Purpose This work aimed to create a medical device for quantifying total bilirubin in human samples, using artificial intelligence as a diagnostic tool. Methods The device uses the principle of chromatography for sample flow, enabling the assessment of bilirubin concentration in human serum samples from both adults and neonates. With the integration of artificial intelligence, the device reading and result characterization were achieved through a dedicated reading instrument. The device’s performance was evaluated using the CLSI EP15-A3 as a testing metric to assess the results’ accuracy. Controls and samples were used to enable the clinical tests and the development of AI standardization.
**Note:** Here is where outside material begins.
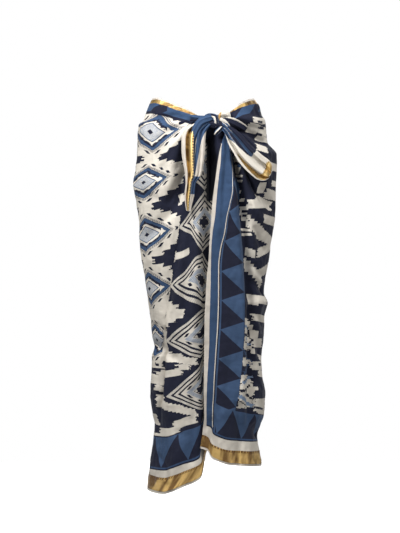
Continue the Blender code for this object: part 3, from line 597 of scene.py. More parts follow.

Results Following performance studies, the device demonstrated linearity from 0.7 to 20 mg/dL of total bilirubin. Precision studies indicated an intra-run variation of 7.6% and an intra-laboratory variation of 6.9%. Clinical performance data established a Pearson correlation (r) of 0.996 and a t -test of 0.8 (significant value, p  > 0.05). Stability studies concluded that the product is valid for 12 months post-manufacture, achieving the established performance with rapid and accurate results in under 10 min. Conclusion The development of this point-of-care device for bilirubin detection brings a practical and innovative solution. With reliable performance comparable to the biochemical reference method, the device integrates advanced technologies while requiring fewer resources and less training. This approach expands healthcare access, especially in remote areas, promoting efficient and accessible diagnostics through portable technology.